My experiences with this first BRFplus project are very positive. The implementation is stable and efficient. The vast majority of bugs and feature requests in the test phase referred not to BRFplus itself, but to the embedding of the rule processing into the SD sales order.

I consider BRFplus as a serious step towards the ideal of business-readable code. The introduction of a new level of programming, on top of ABAP as the host language, is a promising new route in development.

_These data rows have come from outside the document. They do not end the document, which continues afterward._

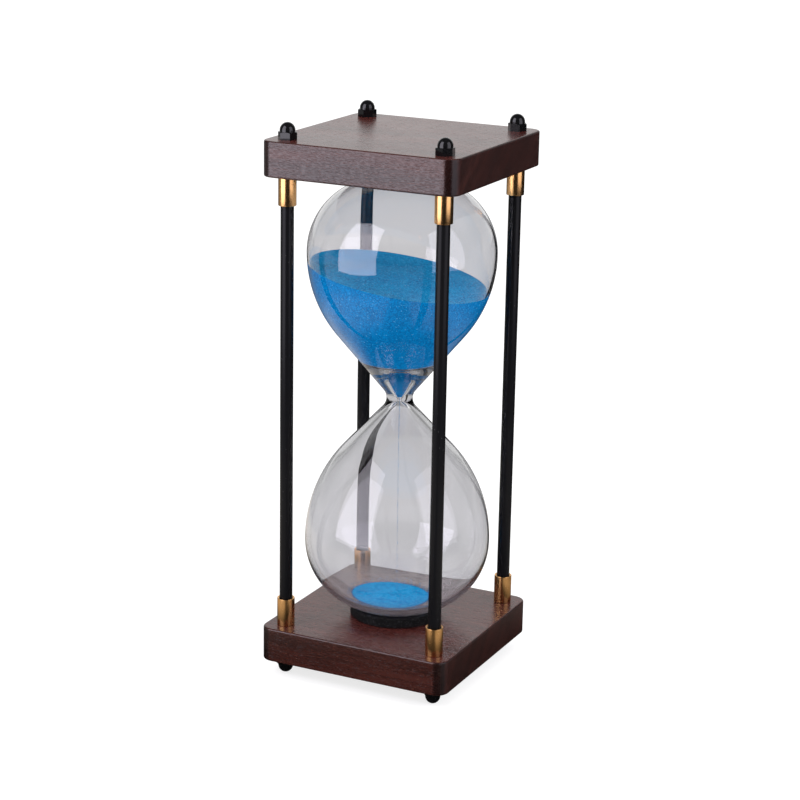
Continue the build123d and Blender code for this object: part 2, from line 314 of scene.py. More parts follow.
# ---- Finishes ----
@finish
def lacquered_mahogany(graph, colours, pith):
    """Mahogany with its grain along X. pith is the (Y, Z) of the log's heart beside this board."""
    place = graph.place()
    along, across, up = graph.split(place)
    normal_x, _, normal_z = graph.split(graph.place("Normal"))
    endwise, upward = abs(normal_x), abs(normal_z)
    end_grain = graph.fade(endwise, 0.55, 0.9)
    level = graph.fade(upward, 0.3, 0.9)
    side = (1 - level) * (1 - end_grain)
    corner = graph.fade(endwise, 0.06, 0.30) * (1 - graph.fade(endwise, 0.80, 0.97))
    sanded = graph.fade(upward, 0.12, 0.5) * (1 - graph.fade(upward, 0.8, 0.995))
    from_pith = ((across - pith[0]) ** 2 + (up - pith[1]) ** 2) ** 0.5

    figure = graph.streaks(along * 9, from_pith * 110, across * 12, 3.0)
    rings = graph.streaks(along * 22, from_pith * 720, across * 30, 3.0, 0.6)
    pore = graph.fade(graph.streaks(along * 170, across * 2300, up * 2300, rough=0.6), 0.56, 0.70)
    slope = graph.streaks(across * 560 - up * 560, across * 90, along * 60)
    flecks = graph.streaks(along * 420, across * 420, up * 1900, rough=0.6)
    ripple = graph.streaks(along * 400, across * 400, up * 2300 + along * 260, 1.0)
    streak = graph.streaks(along * 60, across * 1300, up * 60)
    chips = graph.fade(graph.clouds(place, 900, 3.0, 0.7), 0.60, 0.74)
    haze = graph.clouds(place, 55, 3.0)

    # Painted highlights: pale flecks on the long side faces.
    painted_highlights = graph.fade(flecks, 0.58, 0.70) * (1 - level) * (1 - end_grain) * (1 - corner)
    wood = colours.wood
    # Each row lays a colour over the wood: figure and pores, end grain, painted shade on the
    # rounded corners, painted light on the wide faces, wear on the sanded edges, and painted
    # highlights in pale flecks.
    for cover, layer_colour, *how in (
            (graph.fade(figure * 0.55 + rings * 0.45, 0.36, 0.66), colours.wood_dark),
            (pore * 0.55, colours.wood_dark),
            (end_grain * (0.12 + graph.fade(slope, 0.42, 0.60) * 0.65), colours.wood_dark),
            # Painted shade on the rounded upright corners.
            (corner * (1 - level) * 0.8, colours.wood_corner_painted_shade),
            # Painted light on the wide faces.
            (graph.fade(upward, 0.93, 0.995) * 0.75, colours.wood_level_painted_light, "ADD"),
            (sanded * chips * 0.5, colours.wood_wear_and_highlight),
            # Painted highlights in pale flecks.
            (painted_highlights * 0.5, colours.wood_wear_and_highlight)):
        wood = graph.blend(cover, wood, layer_colour, *how)
    height = ripple * side + slope * end_grain * 0.3 + streak * level * 0.26 - pore * 0.20
    graph.surface({
        "Base Color": wood,
        "Roughness": (0.22 - side * 0.08 + corner * 0.05 + haze * 0.07 + end_grain * 0.14
                      + pore * 0.10),
        "Coat Weight": side * (1 - corner) * graph.fade(ripple, 0.46, 0.56) * 0.42,
        "Coat Roughness": 0.10,
        "Normal": graph.bump(height, 0.13 * mm, 0.9),
    })


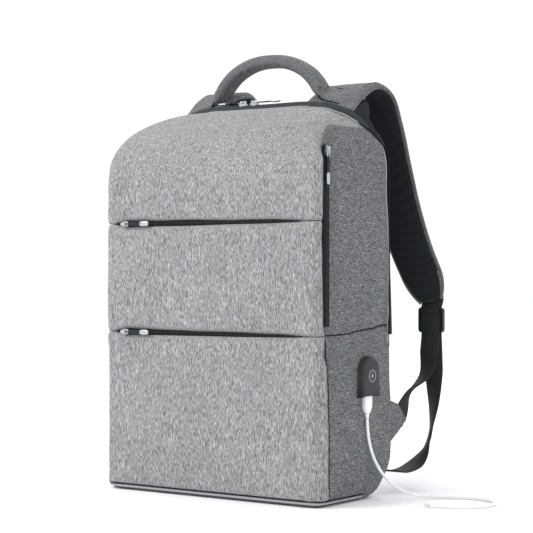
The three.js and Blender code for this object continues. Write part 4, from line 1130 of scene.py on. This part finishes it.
def shoulder_strap(word, side):
    count = 110
    path = smooth_path(strap_route(side), count)
    share = np.linspace(0, 1, count)
    lean = np.clip(1 - share / 0.16, 0, 1)[:, None]
    across_at = unit(np.array([1.0, 0, 0]) + lean * np.array([0, 0, -0.24 * side]))
    wide = strap_width(share)

    def ring(i, n):
        s = i / (n - 1)
        thick = 5.6 * MM * min(1, 0.5 + s * 5) * min(1, 0.5 + (1 - s) * 9)
        return padded_ring(wide[i], thick, 16, 3.4)
    strap = sweep(f"shoulder_strap_{word}_cloth", path, across_at, ring, "melange_dark")
    strap.data.materials.append(LOOKS["air_mesh"])
    _, side_dir, normal = frames_along(path, across_at)
    index, lateral, height = off_path(coordinates(strap), path, side_dir, normal, 32)
    pinned = np.exp(-((wide[index] - lateral) / (4.5 * MM)) ** 2)
    pinned[index < 12] = 1
    inflate(strap, 2.2, 12, 4 * MM, pinned)
    for polygon in strap.data.polygons:
        level = np.mean([height[v] for v in polygon.vertices])
        reach = np.mean([wide[index[v]] - lateral[v] for v in polygon.vertices])
        ring_at = index[polygon.vertices[0]]
        polygon.material_index = 1 if level > 1.0 * MM and reach > 2.0 * MM and ring_at > 6 else 0
    subdivided(strap)

    def swing(piece):
        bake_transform(piece)

    swing(strap)
    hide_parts(f"shoulder_strap_{word}", f"strap_yoke_{word}")

    def beside(keep, out, up):
        """A line at a distance out from the strap's middle and up off it."""
        return path[keep] + side_dir[keep] * out[keep][:, None] + normal[keep] * up

    for edge, mark in ((-1, "a"), (1, "b")):
        line = beside(slice(8, None), edge * (wide + 0.2 * MM), 1.2 * MM)
        swing(tube(f"strap_binding_{word}_{mark}", line, 1.7 * MM, "melange_dark", 10))
        keep = slice(14, -3)
        run = smooth_path(beside(keep, edge * (wide - 5 * MM), -4.5 * MM)[::4], 150)
        directions = unit(np.gradient(run, axis=0))
        ups = np.array([-normal[keep][np.argmin(((path[keep] - p) ** 2).sum(1))] for p in run])
        swing(stitches(f"strap_stitches_{word}_{mark}", run, directions, ups, "melange_dark", DARK_THREAD_AND_SEAM_SHADE,
                       2.4 * MM, 0.4 * MM))
    strap_wedge(word, side)


def strap_wedge(word, side):
    """The wedge of cloth that fills in under the strap's sewn end."""
    points = []
    stations = np.linspace(62, 123, 16)
    for x in stations:
        fall = 0.24 * (x - 93)
        squeeze = 1 - 0.06 * abs(x - 92.5) / 30.5
        for y, z in WEDGE:
            points.append((side * x * MM, y * MM, (430 + (z - 430) * squeeze - fall) * MM))
    n = len(WEDGE)
    faces = quads(len(stations), n)
    faces.append(tuple(range(n)))
    faces.append(tuple(reversed(range((len(stations) - 1) * n, len(stations) * n))))
    wedge = add_mesh(f"strap_yoke_{word}_cloth", points, faces, "melange_dark", LOOKS["air_mesh"])
    outward(wedge)
    bevelled(wedge, 2.5 * MM, 3, 25)
    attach(wedge, "bag")


def ribbon_piece(name, path, across, slot, half_wide=12.5 * MM, half_thick=0.9 * MM):
    return sweep(name, path, across, lambda i, n: flat_ring(half_wide, half_thick), slot)


def blended(t, stops, directions):
    """The direction at each t, turning smoothly from one stop's direction to the next."""
    parts = [np.interp(t, stops, [d[k] for d in directions]) for k in range(3)]
    return unit(np.stack(parts, axis=1))


def lower_webbing(word, side):
    """The webbing from adjuster to anchor tab, its loose tail, and the sleeve that holds the adjuster."""
    adjuster = f"strap_adjuster_{word}"
    x, y, mid_z = middle(adjuster)
    top, high_z = low(adjuster).z - 0.5 * MM, high(adjuster).z
    tab_x = middle(f"anchor_tab_{word}").x
    join = (TAB_HIGH + TAB_LOW) / 2
    body = f"{word}_strap"

    path = smooth_path([
        (x, y - 1 * MM, high_z - 6 * MM), (x, y - 2.6 * MM, mid_z), (x, y - 2 * MM, top),
        (x, y - 5 * MM, top - 20 * MM), ((x + tab_x) / 2 + side * MM, y - 12 * MM, top - 48 * MM),
        (tab_x, join.y + 17 * MM, join.z + 19 * MM), (tab_x, join.y, join.z),
        (tab_x + side * 0.6 * MM, join.y - 9 * MM, join.z - 9 * MM)], 80)
    t = np.linspace(0, 1, 80)
    edge = unit(np.array(TAB_HIGH - TAB_LOW))
    turned = unit(np.array([side * 0.59, -0.81, 0.0]))
    level = np.array([side, 0.0, 0.0])
    across = blended(t, (0.30, 0.66, 0.90), (level, turned, edge))
    band = ribbon_piece(f"strap_webbing_{word}_band", path, across, "webbing")
    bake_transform(band)
    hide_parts(f"strap_webbing_{word}")

    tail_path = smooth_path([
        (x, y + 1.5 * MM, high_z - 8 * MM), (x, y + 2.5 * MM, top), (x + side * MM, y + 4 * MM, top * 0.7),
        (x + side * MM, y + 2 * MM, top * 0.47), (x, y - 8 * MM, top * 0.29),
        (x - 3 * side * MM, y - 31 * MM, 29 * MM), (x - 6 * side * MM, y - 62 * MM, 22 * MM),
        (x - 8 * side * MM, y - 84 * MM, 25 * MM)], 80)
    tail_across = blended(t, (0.28, 0.56, 0.66, 0.80), (level, turned, turned, level))
    tail = ribbon_piece(f"webbing_tail_{word}_band", tail_path, tail_across, "webbing")
    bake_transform(tail)
    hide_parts(f"webbing_tail_{word}")

    # A sleeve of webbing folded through the adjuster's upper bar and sewn to the strap's end
    end = np.array(strap_route(side)[-1])
    sleeve_path = smooth_path([
        end + (0, 3 * MM, 12 * MM), end + (0, 2 * MM, 0), (x, y - 2.9 * MM, high_z + 1 * MM),
        (x, y - 3.2 * MM, high_z - 4 * MM), (x, y, high_z - 8 * MM), (x, y + 3.2 * MM, high_z - 4 * MM),
        (x, y + 3.4 * MM, high_z + 2 * MM), end + (0, 7 * MM, 2 * MM), end + (0, 6 * MM, 12 * MM)], 44)
    sleeve = ribbon_piece(f"adjuster_sleeve_{word}", sleeve_path, (1, 0, 0), "webbing", 12.2 * MM, 0.8 * MM)
    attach(sleeve, body)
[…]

Also, I praise the co-operative philosophy of BRFplus: It doesn't want to lead, to seize the whole development floor, but can co-exist with other implementations which at the same time are following a more traditional approach. There is no top-down strategy necessary (by the way, it was this top-down philosophy which broke SOA the neck). In the words of blogger Meinte Boersma: BRFplus, like all the model-driven-inspired development techniques, needs a kind of guerilla technique. Don't make a big management issue about it - just employ it in all places where you find it makes sense. Every aspect of the system that gets implemented with BRFplus is your contribution to the better software world of tomorrow! 🙂

References

• Thomas Albrecht and Carsten Ziegler: BRFplus - Business Rule Management for ABAP applications. SAPpress 2010.
• Phillip Parkinson: Technical Trace in BRFplus. Blog, 09/19/2011.
• Meinte Boersma: In the trenches: MDSD as guerilla warfare. Blog, 10/01/2012.
• Martin Fowler: Domain-specific languages. Addison-Wesley 2010.
• Robert C. Martin: Clean Code. A handbook of Agile Software Craftmanship. Prentice Hall, 2008.
• Jack W. Reeves: Code as design. Three essays, The C++ Journal, 1992f.